SDP writes to International Bar Association about its conference in Singapore


The International Bar Association, an organisation of legal professionals and bodies spanning the globe, is holding is Annual Conference in Singapore in October this year. (see www.ibanet.org) Below is the SDP’s letter to the IBA asking it to reconsider its decision to have its meeting here.

15 February 2007

Fernando Pombo
President
and
Mark Ellis
Executive Director
International Bar Association
10th Floor
1 Stephen Street
London W1T 1AT
United Kingdom

Dear Sir,

I am given to understand that the International Bar Association (IBA) will hold its Annual Conference in Singapore from 14-19 October this year. While I would very much like to welcome you to my country, I have to highlight to you some very disturbing developments that I believe would concern the IBA.

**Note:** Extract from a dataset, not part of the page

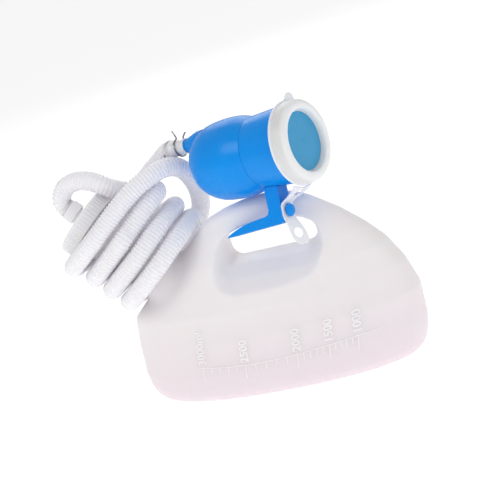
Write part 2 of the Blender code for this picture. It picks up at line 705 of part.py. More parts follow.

It is apparent that human rights feature prominently in the IBA’s mission: “To promote, protect and enforce human rights under a just rule of law, and to preserve the independence of the judiciary and the legal profession worldwide.” This is why it is so perplexing why your organization has chosen to host its next annual meeting in Singapore.

Detention without trial

Let me explain. We note that the IBA’s Human Rights Institute was established under the honorary presidency of Nelson Mandela. Disturbingly, we too have our Nelson Mandela in the person of Chia Thye Poh. Chia was imprisoned for 23 years and placed under city-arrest for another nine. He was released only in 1998.

Unlike Mandela, however, Chia was never charged of any crime and was never allowed to defend himself in a court of law. He was imprisoned without trial under the Internal Security Act (ISA) which exists till today. In addition, he was an elected member of parliament. Although freed Chia is still monitored closely by the Singapore Government.

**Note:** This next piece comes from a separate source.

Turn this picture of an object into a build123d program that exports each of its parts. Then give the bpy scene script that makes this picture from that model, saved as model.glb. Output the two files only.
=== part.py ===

Scores of his compatriots in opposition parties, trade unions, universities and media were similarly locked up for various periods, many for as long as 15 to 20 years and were, according to Amnesty International, tortured and abused.

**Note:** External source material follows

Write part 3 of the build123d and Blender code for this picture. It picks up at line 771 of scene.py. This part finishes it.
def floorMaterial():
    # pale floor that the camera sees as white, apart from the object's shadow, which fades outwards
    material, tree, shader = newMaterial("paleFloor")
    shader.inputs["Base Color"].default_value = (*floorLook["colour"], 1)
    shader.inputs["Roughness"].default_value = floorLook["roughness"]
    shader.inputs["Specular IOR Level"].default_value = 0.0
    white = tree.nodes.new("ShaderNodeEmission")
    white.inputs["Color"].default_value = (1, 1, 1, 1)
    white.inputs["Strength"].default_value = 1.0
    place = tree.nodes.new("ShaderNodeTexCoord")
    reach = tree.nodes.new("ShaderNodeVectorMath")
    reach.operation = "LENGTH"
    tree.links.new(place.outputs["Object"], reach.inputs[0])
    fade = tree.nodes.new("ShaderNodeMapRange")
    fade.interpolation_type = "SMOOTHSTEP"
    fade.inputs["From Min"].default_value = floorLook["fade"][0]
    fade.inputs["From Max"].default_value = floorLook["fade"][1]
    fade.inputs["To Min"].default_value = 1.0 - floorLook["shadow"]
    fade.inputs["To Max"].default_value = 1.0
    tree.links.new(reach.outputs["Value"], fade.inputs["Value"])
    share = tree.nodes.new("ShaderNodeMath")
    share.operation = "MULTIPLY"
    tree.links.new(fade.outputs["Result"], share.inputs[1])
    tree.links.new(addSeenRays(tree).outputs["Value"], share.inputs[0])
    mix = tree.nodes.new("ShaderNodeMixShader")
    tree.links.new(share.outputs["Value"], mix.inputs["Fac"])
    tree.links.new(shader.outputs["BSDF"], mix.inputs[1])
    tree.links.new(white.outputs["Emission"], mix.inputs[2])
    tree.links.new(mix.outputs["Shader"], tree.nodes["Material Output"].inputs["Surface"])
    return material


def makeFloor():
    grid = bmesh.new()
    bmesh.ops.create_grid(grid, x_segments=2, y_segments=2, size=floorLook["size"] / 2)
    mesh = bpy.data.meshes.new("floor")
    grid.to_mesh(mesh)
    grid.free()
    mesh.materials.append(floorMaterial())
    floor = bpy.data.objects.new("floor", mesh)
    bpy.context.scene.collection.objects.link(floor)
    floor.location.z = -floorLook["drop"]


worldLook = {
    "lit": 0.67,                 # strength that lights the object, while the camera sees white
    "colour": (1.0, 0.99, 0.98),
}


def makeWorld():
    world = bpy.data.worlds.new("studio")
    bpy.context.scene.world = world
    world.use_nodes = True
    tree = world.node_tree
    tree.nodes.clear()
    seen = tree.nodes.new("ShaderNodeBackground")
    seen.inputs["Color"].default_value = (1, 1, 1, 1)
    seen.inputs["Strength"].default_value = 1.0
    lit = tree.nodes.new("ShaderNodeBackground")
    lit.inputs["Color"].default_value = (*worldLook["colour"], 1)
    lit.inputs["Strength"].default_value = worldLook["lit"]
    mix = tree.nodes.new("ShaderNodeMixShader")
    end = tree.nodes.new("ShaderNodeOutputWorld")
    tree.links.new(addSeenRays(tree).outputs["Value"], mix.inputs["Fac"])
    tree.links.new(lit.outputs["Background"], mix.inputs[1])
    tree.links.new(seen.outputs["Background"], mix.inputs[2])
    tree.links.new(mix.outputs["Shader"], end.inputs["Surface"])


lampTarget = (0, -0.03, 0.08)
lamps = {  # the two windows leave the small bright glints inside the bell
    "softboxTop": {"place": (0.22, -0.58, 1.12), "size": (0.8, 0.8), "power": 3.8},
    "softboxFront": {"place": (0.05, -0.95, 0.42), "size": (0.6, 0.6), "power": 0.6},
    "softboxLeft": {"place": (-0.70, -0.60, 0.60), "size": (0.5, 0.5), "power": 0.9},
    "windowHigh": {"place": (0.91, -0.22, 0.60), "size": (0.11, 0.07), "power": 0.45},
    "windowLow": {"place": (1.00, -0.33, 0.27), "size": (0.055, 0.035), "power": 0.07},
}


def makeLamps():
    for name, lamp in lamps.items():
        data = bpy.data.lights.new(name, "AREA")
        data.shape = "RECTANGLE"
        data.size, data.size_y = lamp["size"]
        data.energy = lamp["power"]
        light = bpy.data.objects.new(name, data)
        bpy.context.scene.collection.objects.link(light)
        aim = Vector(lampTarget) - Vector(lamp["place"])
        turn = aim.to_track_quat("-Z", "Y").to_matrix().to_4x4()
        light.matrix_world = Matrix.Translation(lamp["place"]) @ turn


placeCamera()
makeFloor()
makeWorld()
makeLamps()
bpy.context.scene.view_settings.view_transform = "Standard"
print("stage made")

In 1987, 22 Singaporeans were again detained under the ISA because the Singapore Government accused them of being Marxist conspirators out to violently overthrow it when in fact they were helpers of the opposition Workers’ Party, members of the arts community, social and church workers, and leaders of the Law Society of Singapore. Again, they were tortured and confessions were forcibly extracted.

When the then president of the Law Society and former solicitor-general of Singapore, Mr Francis Seow, moved to represent some of them in court, he found himself detained for more than two months. He was subsequently charged with tax evasion but didn’t wait around to find out the verdict. He now lives in exile in the US.

As president, Seow had indicated that he had wanted the Law Society to take a more active role in contributing towards the process of lawmaking in Singapore and also to speak with greater intensity for lawyers in the country. The upshot was that the Law Society is now barred from commenting on proposed legislation.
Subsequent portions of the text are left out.